Stupro Rimini, ecco chi è Butungu "il biondo", capobranco in giacca e cravatta

Lunedì 4 Settembre 2017
Stupro Rimini, ecco chi è Butungu "il biondo", capobranco in giacca e cravatta

Guerlin Butungu, detto il 'biondo' dalla sua gang di minorenni, non passava inosservato. Viveva a Pesaro ma non è chiaro dove. Parlava un buon italiano. Non aveva una fidanzata ma ha potuto contare fino a poche prima della cattura su una casa dove teneva il suo rifornito guardaroba. Pregava nella Casa del Regno dei testimoni di Geova di via Federici e di sera si atteggiava a boss: di pomeriggio giocava con la Delfino Fano juniores e la sera c'era la droga; girava spesso in giacca e cravatta e valigetta 24 ore, tutto impettito, lanciando messaggi di pace su Facebook. Poi si faceva fotografare in locali alla moda dimostrando grande facilità di soldi.



È la doppia faccia del ventenne congolese arrestato ieri per gli atroci stupri di Rimini. Una specie di dottor Jekyll e mister Hyde, insomma, di cui fino a oggi non erano mai arrivate segnalazioni a polizia e carabinieri. Butungu era uscito ad aprile dal programma di casa Freedom di Pesaro, che ospita 15 rifugiati. Diceva agli amici di aver subito torture in Congo - dove non avrebbe più nessun parente ad eccezione di alcuni zii - e a riprova mostrava due dita di una mano paralizzate.

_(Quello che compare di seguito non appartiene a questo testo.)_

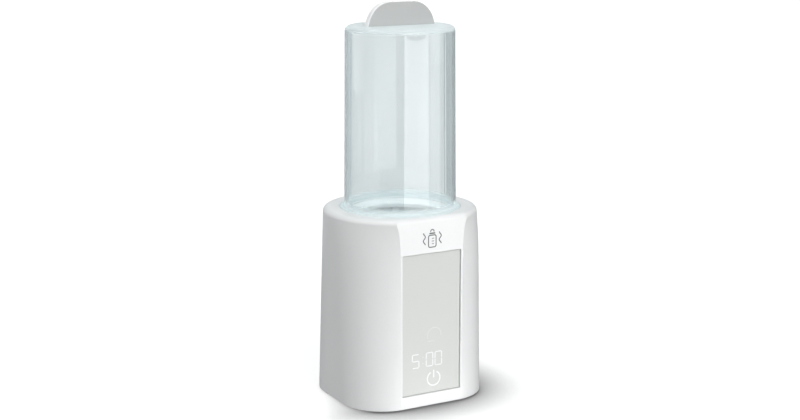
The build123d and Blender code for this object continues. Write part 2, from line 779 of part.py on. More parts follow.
# ---------------------------------------------------------------- mains cord
with BuildPart() as cord_clamp:
    with BuildSketch(Plane.XY.offset(clamp_seat)):
        with Locations((0, clamp_y)):
            Rectangle(*clamp_size)
        with Locations(clamp_screw_places):
            Circle(m2_radius + m3_clearance, mode=Mode.SUBTRACT)
    extrude(amount=clamp_top - clamp_seat)
    with BuildSketch(Plane.XZ.offset(-clamp_y)):
        with Locations((0, cord_height)):
            Circle(cord_radius + cord_play)
    extrude(amount=clamp_size[1], both=True, mode=Mode.SUBTRACT)
    fillet(cord_clamp.edges().filter_by(Axis.Y).group_by(Axis.Z)[-1], 1)
cord_clamp.part.label = "cord_clamp"
export_step(cord_clamp.part, "parts/cord_clamp.step")

with BuildPart() as cord_clamp_screws:
    with Locations(Plane(origin=(0, 0, clamp_top), x_dir=(1, 0, 0), z_dir=(0, 0, -1))):
        with Locations([(x, -y) for x, y in clamp_screw_places]):
            add(screw(m2_radius, m2_head, clamp_top - clamp_seat + clamp_screw_depth))
cord_clamp_screws.part.label = "cord_clamp_screws"
export_step(cord_clamp_screws.part, "parts/cord_clamp_screws.step")

with BuildPart() as strain_relief:
    # an inner flange, a neck through the wall, an outer flange and a tapered boot
    bore = cord_radius + cord_play
    neck_radius = relief_hole - 0.1
    inner_face = foot_back - wall - 0.2
    outer_face = foot_back + 0.3
    with Locations(Plane(origin=(0, 0, cord_height), x_dir=(1, 0, 0), z_dir=(0, 1, 0))):
        add(turned((bore, inner_face - 2), (6, inner_face - 2), (6, inner_face), (neck_radius, inner_face),
                   (neck_radius, outer_face), (6.8, outer_face), (6.8, outer_face + 1.6),
                   (5.4, outer_face + 2.4), (4, boot_end), (bore, boot_end)))
strain_relief.part.label = "strain_relief"
export_step(strain_relief.part, "parts/strain_relief.step")


def coil_arcs():
    """Semicircles of a flat coil, each a step smaller than the last, alternating between two centres."""
    for turn in range(coil_half_turns):
        radius = coil_radius - turn * coil_step
        centre_x = coil_centre[0] + (coil_step if turn % 2 else 0)
        CenterArc((centre_x, coil_centre[1], cord_floor), radius, 0 if turn % 2 else 180, -180)


with BuildPart() as power_cord:
    coil_start = (coil_centre[0] - coil_radius, coil_centre[1], cord_floor)
    coil_end = coil_centre[0] + coil_radius - (coil_half_turns - 1) * coil_step
    turn_centre = coil_end - turn_radius
    rise = plug_height - cord_floor
    # the last bend climbs over the coil while it turns back towards the plug
    last_bend = [(turn_centre + turn_radius * cos(pi * share), coil_centre[1] - turn_radius * sin(pi * share),
                  cord_floor + rise * (1 - cos(pi * share)) / 2) for share in (0, 0.25, 0.5, 0.75, 1)]
    with BuildLine() as cord_route:
        Line((0, cord_start, cord_height), (0, boot_end + 4, cord_height))
        Spline((0, boot_end + 4, cord_height), coil_start, tangents=((0, 1, 0), (0, 1, 0)))
        coil_arcs()
        Spline(*last_bend, tangents=((0, -1, 0), (0, 1, 0)))
        Line(last_bend[-1], (last_bend[-1][0], plug_start + 8, plug_height))
    with BuildSketch(Plane(origin=(0, cord_start, cord_height), z_dir=(0, 1, 0))):
        Circle(cord_radius)
    sweep()
power_cord.part.label = "power_cord"
export_step(power_cord.part, "parts/power_cord.step")

plug_x = last_bend[-1][0]
with BuildPart() as plug_body:
    width, length, height = plug_size
    plug_back = Plane(origin=(plug_x, plug_start, plug_height), x_dir=(-1, 0, 0), z_dir=(0, 1, 0))
    with BuildSketch(plug_back):
        RectangleRounded(12, 9, 4)
    with BuildSketch(plug_back.offset(length * 0.55)):
        RectangleRounded(width, height, 5)
    loft()
    with BuildSketch(plug_back.offset(length * 0.55)):
        RectangleRounded(width, height, 5)
    extrude(amount=length * 0.45)
    fillet(plug_body.edges().group_by(Axis.Y)[-1], 1.2)
    with BuildSketch(plug_back):
        Circle(cord_radius + cord_play)
    extrude(amount=8.2, mode=Mode.SUBTRACT)
    with BuildSketch(plug_back.offset(length)):
        with GridLocations(pin_spacing, 1, 2, 1):
            Circle(pin_root_radius)
    extrude(amount=-pin_root_length, mode=Mode.SUBTRACT)
plug_body.part.label = "plug_body"
export_step(plug_body.part, "parts/plug_body.step")

with BuildPart() as plug_pins:
    with BuildSketch(plug_back.offset(length)):
        with GridLocations(pin_spacing, 1, 2, 1):
            Circle(pin_radius)
    extrude(amount=pin_length)
    fillet(plug_pins.edges().group_by(Axis.Y)[-1], 1.2)
    with BuildSketch(plug_back.offset(length)):
        with GridLocations(pin_spacing, 1, 2, 1):
            Circle(pin_root_radius)
    extrude(amount=-pin_root_length)
plug_pins.part.label = "plug_pins"
export_step(plug_pins.part, "parts/plug_pins.step")

# ---------------------------------------------------------------- cover
with BuildPart() as cover_tube:
    cover_low = seat_height + seat_play
    with BuildSketch(Plane.XZ) as wall_outline:
        with BuildLine():
            Polyline((0, cover_top), (cover_top_radius, cover_top),
                     (cover_foot_radius, flange_height), (flange_radius, flange_height - 0.3),
                     (flange_radius, cover_low), (cover_foot_radius - cover_wall, cover_low),
                     (cover_top_radius - cover_wall, cover_top - cover_wall),
                     (0, cover_top - cover_wall), close=True)
        make_face()
        corners = wall_outline.vertices()
        fillet(corners.sort_by_distance((cover_top_radius, cover_top))[0], cover_shoulder)
        fillet(wall_outline.vertices().sort_by_distance((cover_top_radius - cover_wall,
                                                         cover_top - cover_wall))[0], 2)
        fillet(wall_outline.vertices().sort_by_distance((flange_radius, flange_height))[0], 1)
        fillet(wall_outline.vertices().sort_by_distance((cover_foot_radius, flange_height))[0], 1.2)
        fillet(wall_outline.vertices().sort_by_distance((flange_radius, cover_low))[0], 0.6)
    revolve(axis=Axis.Z)
    with BuildSketch(Plane.XY.offset(cover_top)):
        with Locations((-grip_screw_x, 0), (grip_screw_x, 0)):
            Circle(m3_radius + m3_clearance)
    extrude(amount=-cover_wall, mode=Mode.SUBTRACT)
cover_tube.part.label = "cover_tube"
export_step(cover_tube.part, "parts/cover_tube.step")

with BuildPart() as cover_grip:
    with BuildSketch(Plane.XZ) as fin_outline:
        with Locations((0, grip_centre)):
            Circle(grip_radius)
        with Locations((0, (cover_top + grip_top) / 2)):
            Rectangle(2 * grip_radius, grip_top - cover_top, mode=Mode.INTERSECT)
        fillet(fin_outline.vertices().group_by(Axis.Y)[-1], grip_corner)
    extrude(amount=grip_thickness / 2, both=True)
    fillet(cover_grip.edges().filter_by(lambda edge: edge.center().Z > cover_top + 0.1), grip_rounding)
    with BuildSketch(Plane.XY.offset(cover_top)):
        with Locations((-grip_screw_x, 0), (grip_screw_x, 0)):
            Circle(m3_radius + screw_play)
    extrude(amount=grip_hole_depth, mode=Mode.SUBTRACT)
cover_grip.part.label = "cover_grip"
export_step(cover_grip.part, "parts/cover_grip.step")

with BuildPart() as grip_washers:
    with BuildSketch(Plane.XY.offset(cover_top - cover_wall)):
        with Locations((-grip_screw_x, 0), (grip_screw_x, 0)):
            Circle(washer_radius)
            Circle(m3_radius + screw_play, mode=Mode.SUBTRACT)
    extrude(amount=-washer_thickness)
grip_washers.part.label = "grip_washers"
export_step(grip_washers.part, "parts/grip_washers.step")

with BuildPart() as grip_screws:
    with Locations(Plane.XY.offset(cover_top - cover_wall - washer_thickness)):
        with Locations((-grip_screw_x, 0), (grip_screw_x, 0)):
            add(screw(m3_radius, m3_head, grip_screw_length))
grip_screws.part.label = "grip_screws"
export_step(grip_screws.part, "parts/grip_screws.step")

# ---------------------------------------------------------------- bottle basket
with BuildPart() as bottle_basket:
    add(turned((basket_inner, basket_high - 4), (basket_radius, basket_high - 4),
               (basket_radius, basket_high), (basket_inner + 1.2, basket_high),
               (basket_inner, basket_high - 1.2)))
    with BuildSketch(Plane.XY.offset(basket_low)):
        Circle(basket_radius - 0.6)
        Circle(8, mode=Mode.SUBTRACT)
        with PolarLocations(21, basket_ribs):
            Circle(5, mode=Mode.SUBTRACT)
    extrude(amount=2)
    with BuildSketch(Plane.XY.offset(basket_low)):
        with PolarLocations(basket_radius - 1.6, basket_ribs, start_angle=180 / basket_ribs):
            RectangleRounded(2, 5, 0.6)
    extrude(amount=basket_high - basket_low - 2)
bottle_basket.part.label = "bottle_basket"
export_step(bottle_basket.part, "parts/bottle_basket.step")
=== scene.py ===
"""Looks of a countertop bottle warmer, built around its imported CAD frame. Lengths are in metres."""
import json
import math

import bmesh
import bpy
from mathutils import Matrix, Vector


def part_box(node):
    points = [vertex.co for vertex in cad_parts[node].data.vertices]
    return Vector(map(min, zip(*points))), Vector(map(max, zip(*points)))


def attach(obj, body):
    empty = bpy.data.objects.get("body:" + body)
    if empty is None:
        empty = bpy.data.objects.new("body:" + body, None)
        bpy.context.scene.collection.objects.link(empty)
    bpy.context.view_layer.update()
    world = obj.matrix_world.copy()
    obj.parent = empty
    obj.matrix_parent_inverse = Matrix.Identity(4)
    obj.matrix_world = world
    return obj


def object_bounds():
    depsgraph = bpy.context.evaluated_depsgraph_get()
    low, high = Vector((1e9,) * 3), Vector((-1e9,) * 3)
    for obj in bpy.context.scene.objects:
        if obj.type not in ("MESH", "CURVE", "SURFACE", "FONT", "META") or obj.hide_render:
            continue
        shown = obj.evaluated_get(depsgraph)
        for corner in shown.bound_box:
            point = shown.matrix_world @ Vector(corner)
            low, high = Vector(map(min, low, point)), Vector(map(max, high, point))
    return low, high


MM = 0.001
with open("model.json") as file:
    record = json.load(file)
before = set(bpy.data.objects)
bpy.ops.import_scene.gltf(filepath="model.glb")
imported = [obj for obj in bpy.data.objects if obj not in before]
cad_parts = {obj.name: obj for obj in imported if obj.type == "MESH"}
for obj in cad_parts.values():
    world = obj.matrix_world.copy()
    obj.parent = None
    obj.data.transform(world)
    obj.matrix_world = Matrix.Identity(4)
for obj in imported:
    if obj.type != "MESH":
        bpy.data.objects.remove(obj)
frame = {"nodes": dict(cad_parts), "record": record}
cad_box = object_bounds()
record = frame["record"]
slot_of = {part["node"]: part["material_slot"] for part in record["subparts"]}
slot_colour = {m["slot"]: tuple(m["base_color"][:3]) for m in record["materials"]}


# ---------------------------------------------------------------- shader nodes
def add_node(tree, kind, inputs=None, **attributes):
    """Adds a shader node, sets its attributes, and sets or links its inputs."""
    made = tree.nodes.new("ShaderNode" + kind)
    for name, value in attributes.items():
        setattr(made, name, value)
    for name, value in (inputs or {}).items():
        if isinstance(value, bpy.types.NodeSocket):
            tree.links.new(value, made.inputs[name])
        else:
            made.inputs[name].default_value = value
    return made


def link(tree, value, socket):
    """Feeds an output socket into an input socket."""
    tree.links.new(value, socket)


def new_material(name):
    """Empty node material: returns it with its tree, principled shader and object coordinates."""
    material = bpy.data.materials.new(name)
    material.use_nodes = True
    tree = material.node_tree
    shader = tree.nodes["Principled BSDF"]
    place = add_node(tree, "TexCoord").outputs["Object"]
    return material, tree, shader, place


def combine(tree, operation, first, second=0.0):
    """Result of a math node on values or sockets."""
    return add_node(tree, "Math", {0: first, 1: second}, operation=operation).outputs["Value"]


def axis_value(tree, vector, axis):
    """One coordinate, X, Y or Z, of a vector socket."""
    return add_node(tree, "SeparateXYZ", {"Vector": vector}).outputs[axis]


def noise(tree, place, scale, detail=2.0, roughness=0.5, stretch=None):
    """Noise value at a scale in features per metre, optionally stretched along the axes."""
    if stretch:
        place = add_node(tree, "Mapping", {"Vector": place, "Scale": stretch}).outputs["Vector"]
    return add_node(tree, "TexNoise", {"Vector": place, "Scale": scale, "Detail": detail,
                                       "Roughness": roughness}).outputs["Fac"]


def remap(tree, value, low, high, from_low=0.3, from_high=0.7, smooth=False):
    """Value mapped to low..high from a range, which is a noise's usual one unless given."""
    return add_node(tree, "MapRange", {"Value": value, "From Min": from_low, "From Max": from_high,
                                       "To Min": low, "To Max": high},
                    interpolation_type="SMOOTHSTEP" if smooth else "LINEAR").outputs["Result"]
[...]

Sui ragazzi, secondo gli inquirenti, il 'biondo' esercitava un dominio vero. Eppure, per la responsabile della Sezione migranti della Cooperativa Labirinto di Pesaro, Cristina Ugolini, «aveva un comportamento rispettoso verso i compagni e gli operatori». «Come potevamo prevedere che una persona sempre corretta, senza più nessuno al mondo dopo la morte di entrambi i genitori, con la voglia di vivere una vita piena, si sarebbe trasformata in un violentatore spietato? Butungu - aggiunge Ugolini - ha imparato l'italiano, ha seguito i corsi da cameriere, giocava a calcio, era religioso, mai uno screzio o prepotenze verso gli altri. Una personalità opposta a quella che è emersa. Dopo aver finito il periodo con noi non si è fatto più sentire, ma pensavamo che stesse lavorando o comunque avesse trovato la sua strada. Nessuna segnalazione o sospetto che fosse invischiato in giri loschi. Siamo delusi e dispiaciuti e vogliamo che paghi per il male che ha fatto».

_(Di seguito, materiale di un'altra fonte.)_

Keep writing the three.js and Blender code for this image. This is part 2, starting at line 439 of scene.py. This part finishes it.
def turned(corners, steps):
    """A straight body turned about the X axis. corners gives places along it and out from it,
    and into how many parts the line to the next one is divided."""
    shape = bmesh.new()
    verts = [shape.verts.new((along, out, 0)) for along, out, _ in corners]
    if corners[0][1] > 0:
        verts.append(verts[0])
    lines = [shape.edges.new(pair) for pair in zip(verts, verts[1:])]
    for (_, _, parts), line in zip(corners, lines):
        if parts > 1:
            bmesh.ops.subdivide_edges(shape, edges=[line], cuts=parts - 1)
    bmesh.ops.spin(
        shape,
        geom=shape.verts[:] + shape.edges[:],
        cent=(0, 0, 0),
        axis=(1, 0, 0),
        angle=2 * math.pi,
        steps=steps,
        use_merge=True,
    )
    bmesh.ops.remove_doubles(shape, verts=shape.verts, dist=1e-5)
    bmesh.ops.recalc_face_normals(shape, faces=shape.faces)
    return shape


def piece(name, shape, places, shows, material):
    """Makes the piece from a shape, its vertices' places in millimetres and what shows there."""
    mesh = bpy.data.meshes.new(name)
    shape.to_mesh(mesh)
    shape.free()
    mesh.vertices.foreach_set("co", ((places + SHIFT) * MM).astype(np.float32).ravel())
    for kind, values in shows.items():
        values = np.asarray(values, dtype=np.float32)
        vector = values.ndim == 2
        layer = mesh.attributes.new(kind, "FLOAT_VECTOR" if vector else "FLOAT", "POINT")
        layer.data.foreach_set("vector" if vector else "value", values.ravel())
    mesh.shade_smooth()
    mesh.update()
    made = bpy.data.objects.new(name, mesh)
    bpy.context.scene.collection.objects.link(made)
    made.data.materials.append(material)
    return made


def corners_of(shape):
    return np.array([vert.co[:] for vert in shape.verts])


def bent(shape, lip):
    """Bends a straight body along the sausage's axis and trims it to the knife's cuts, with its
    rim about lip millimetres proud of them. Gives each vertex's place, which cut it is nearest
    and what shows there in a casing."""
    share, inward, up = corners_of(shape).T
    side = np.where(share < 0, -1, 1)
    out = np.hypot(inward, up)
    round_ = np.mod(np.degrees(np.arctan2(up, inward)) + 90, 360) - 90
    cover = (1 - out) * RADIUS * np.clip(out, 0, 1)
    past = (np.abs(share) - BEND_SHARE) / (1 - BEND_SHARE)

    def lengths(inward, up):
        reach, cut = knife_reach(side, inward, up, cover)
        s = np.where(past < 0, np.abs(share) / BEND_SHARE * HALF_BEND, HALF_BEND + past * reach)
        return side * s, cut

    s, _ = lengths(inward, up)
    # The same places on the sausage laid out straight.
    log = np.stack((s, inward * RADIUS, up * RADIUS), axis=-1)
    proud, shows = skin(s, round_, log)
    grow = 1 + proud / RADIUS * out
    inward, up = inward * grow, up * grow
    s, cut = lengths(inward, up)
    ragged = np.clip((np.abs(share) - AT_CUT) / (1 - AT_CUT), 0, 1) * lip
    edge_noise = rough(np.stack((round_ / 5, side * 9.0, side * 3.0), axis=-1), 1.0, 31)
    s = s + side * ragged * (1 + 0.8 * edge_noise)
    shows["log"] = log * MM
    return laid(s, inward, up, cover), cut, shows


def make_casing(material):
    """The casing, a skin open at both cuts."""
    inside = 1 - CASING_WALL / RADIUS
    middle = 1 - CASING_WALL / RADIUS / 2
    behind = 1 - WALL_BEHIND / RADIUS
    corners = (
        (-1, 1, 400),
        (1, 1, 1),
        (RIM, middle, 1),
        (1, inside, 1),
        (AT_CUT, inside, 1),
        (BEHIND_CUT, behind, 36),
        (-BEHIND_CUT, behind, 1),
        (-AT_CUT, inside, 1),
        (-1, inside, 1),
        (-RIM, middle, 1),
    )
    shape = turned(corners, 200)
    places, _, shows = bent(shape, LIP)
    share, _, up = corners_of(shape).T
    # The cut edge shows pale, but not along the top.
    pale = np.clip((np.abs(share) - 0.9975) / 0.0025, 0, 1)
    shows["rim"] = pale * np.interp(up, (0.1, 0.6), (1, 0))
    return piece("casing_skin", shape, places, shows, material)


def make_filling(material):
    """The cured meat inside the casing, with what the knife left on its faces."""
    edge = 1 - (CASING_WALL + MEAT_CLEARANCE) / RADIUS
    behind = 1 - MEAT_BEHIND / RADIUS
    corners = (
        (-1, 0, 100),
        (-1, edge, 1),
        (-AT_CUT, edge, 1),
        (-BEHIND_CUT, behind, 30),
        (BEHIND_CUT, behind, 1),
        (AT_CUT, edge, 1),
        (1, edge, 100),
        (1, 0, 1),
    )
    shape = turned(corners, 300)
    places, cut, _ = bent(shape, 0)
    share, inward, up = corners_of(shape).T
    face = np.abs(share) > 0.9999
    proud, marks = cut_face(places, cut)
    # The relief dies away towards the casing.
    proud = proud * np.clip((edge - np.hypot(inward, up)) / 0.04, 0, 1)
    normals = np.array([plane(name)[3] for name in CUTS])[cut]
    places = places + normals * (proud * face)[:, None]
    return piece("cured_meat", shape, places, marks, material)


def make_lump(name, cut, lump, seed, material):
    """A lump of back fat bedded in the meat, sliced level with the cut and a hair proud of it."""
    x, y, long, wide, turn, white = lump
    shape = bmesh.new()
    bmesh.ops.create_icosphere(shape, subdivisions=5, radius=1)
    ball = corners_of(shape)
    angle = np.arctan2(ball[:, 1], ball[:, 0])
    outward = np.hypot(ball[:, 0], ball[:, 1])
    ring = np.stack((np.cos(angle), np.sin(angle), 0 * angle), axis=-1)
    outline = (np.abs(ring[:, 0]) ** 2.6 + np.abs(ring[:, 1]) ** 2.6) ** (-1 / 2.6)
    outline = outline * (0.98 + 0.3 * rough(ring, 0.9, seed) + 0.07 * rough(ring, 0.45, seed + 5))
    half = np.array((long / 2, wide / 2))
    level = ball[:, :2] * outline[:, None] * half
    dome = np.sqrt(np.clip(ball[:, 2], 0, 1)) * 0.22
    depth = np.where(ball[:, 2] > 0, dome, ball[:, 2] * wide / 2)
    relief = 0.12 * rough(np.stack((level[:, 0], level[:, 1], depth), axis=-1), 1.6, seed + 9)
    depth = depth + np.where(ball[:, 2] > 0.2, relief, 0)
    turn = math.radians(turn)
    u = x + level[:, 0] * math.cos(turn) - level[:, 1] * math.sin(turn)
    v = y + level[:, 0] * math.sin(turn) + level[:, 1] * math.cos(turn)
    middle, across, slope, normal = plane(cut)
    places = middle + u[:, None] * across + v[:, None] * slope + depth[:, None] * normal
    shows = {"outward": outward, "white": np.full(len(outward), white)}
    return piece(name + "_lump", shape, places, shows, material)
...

C'è poi la gang dei ragazzini, i due fratelli marocchini di 15 e 17 anni e il ragazzo nigeriano di 15, già avviati alla carriera di malviventi.

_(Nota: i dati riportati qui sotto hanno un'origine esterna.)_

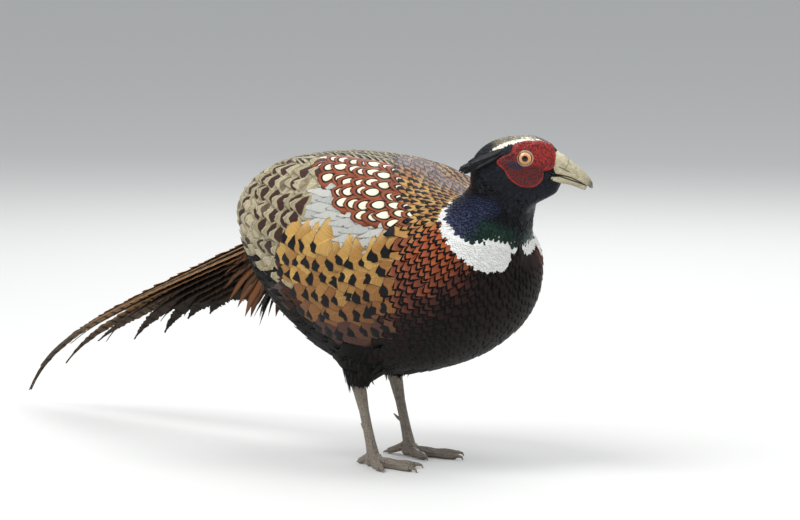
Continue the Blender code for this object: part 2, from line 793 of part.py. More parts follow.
def make_tail(trunk):
    """The root of the tail, its feathers in graduated pairs folded like a roof, and the coverts round its root."""
    root = tail_root()
    vanes = []
    for side in (1, -1):
        for pair, length in enumerate(TAIL_LENGTHS):
            vanes.append(tail_feather(pair, side, length))
        for k in range(TAIL_COVERTS):
            start = TAIL_ROOT + Vector((0.002, side * (0.0150 + 0.0032 * k), 0.0030 - 0.0090 * k))
            length = TAIL_COVERT_LENGTH * (1 - 0.06 * k)
            line = feather_line(start, math.radians(-20 - 8 * k), side * math.radians(7 + 2 * k), length, 3, 0.25, 0)
            vanes.append(free_vane(line, -side * math.radians(30 + 14 * k), 0.0072, 0.0008, covert_taper))
        for k in range(UNDER_COVERTS):
            start = TAIL_ROOT + Vector((-0.006, side * (0.0045 + 0.0080 * k), -0.024 + 0.0030 * k))
            line = feather_line(start, math.radians(-38 + 5 * k), side * math.radians(3 + 4 * k), 0.060, 3, -0.12, 0)
            vanes.append(free_vane(line, side * math.radians(4 + 6 * k), 0.0080, 0.0010, covert_taper))
    fuse(root, vanes)
    return carve(root, trunk)


def tube(name, line, radii, sides, slot="leg_scales", home="pieces", flatten=1.0):
    """A loft of round rings along a line."""
    rings = []
    last = len(line) - 1
    for i, (p, r) in enumerate(zip(line, radii)):
        along = (line[min(i + 1, last)] - line[max(i - 1, 0)]).normalized()
        across = along.cross(Vector((0, 0, 1)) if abs(along.z) < 0.9 else Vector((1, 0, 0))).normalized()
        high = across.cross(along).normalized()
        ring = []
        for j in range(sides):
            angle = 2 * math.pi * (j + 0.5) / sides
            ring.append(p + across * (r * math.cos(angle)) + high * (r * flatten * math.sin(angle)))
        rings.append(ring)
    return loft(name, rings, slot, home)


def make_thigh(side, foot_x, trunk):
    """The feathered leg above the hock."""
    suffix = "left" if side > 0 else "right"
    hock = Vector((foot_x - TARSUS_LENGTH_X, side * LEG_SPREAD, HOCK_Z))
    hip = Vector((foot_x + 0.002, side * (LEG_SPREAD + 0.006), HIP_Z))
    line = [hip.lerp(hock + Vector((0, 0, 0.002)), k / 4) for k in range(5)]
    thigh = tube("thigh_" + suffix, line, THIGH_RADII, 14, "plumage_black", "pheasant")
    return carve(thigh, trunk)


def toe(start, heading, length, claw):
    """A toe with its pads, ending in a claw that touches the ground with its tip."""
    line, radii = [], []
    for k in range(6):
        share = k / 5
        pad = 1 + 0.12 * math.cos(share * 5 * math.pi)
        rise = max(0, 0.3 - share) * 0.010
        line.append(start + heading * (length * share) + Vector((0, 0, TOE_RADIUS * (0.82 - 0.22 * share) + rise)))
        radii.append(TOE_RADIUS * (1 - 0.34 * share) * pad)
    pad_end = line[-1]
    body = tube("toe", line, radii, 7)
    claw_line, claw_radii = [], []
    for k in range(4):
        share = k / 3
        arc = math.sin(share * math.pi * 0.5)
        drop = (pad_end.z - 0.0004) * share**2
        claw_line.append(pad_end + heading * (claw * arc - 0.002) + Vector((0, 0, 0.0010 * math.sin(math.pi * share) - drop)))
        claw_radii.append(0.0019 * (1 - 0.86 * share) + 0.0001)
    return [body, tube("claw", claw_line, claw_radii, 6)]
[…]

Furti a raffica di motorini, soprusi e piccole rapine ai danni di coetanei, un agguato solo 20 giorni fa a un gruppo di ragazzine a cui hanno preso due iphone dopo averle pesantemente molestate. La prova generale prima del salto di qualità. «Questa volta l'abbiamo fatta grossa», hanno detto i fratelli marocchini ai Carabinieri di Montecchio di Vallefoglia (Pesaro) quando si sono consegnati. Probabilmente, riflette il comandante, maresciallo Angiolo Giabbani, lo hanno fatto «perché dopo la divulgazione delle immagini sapevano di avere le ore contate, avevano la consapevolezza che il cerchio si sarebbe stretto. La loro confessione ha poi fornito gli indizi per arrivare agli altri due membri del branco: non hanno fatto nomi e cognomi, anche perché spesso i ragazzi si conoscono con dei soprannomi, ma hanno dato gli elementi utili a catturare anche i complici».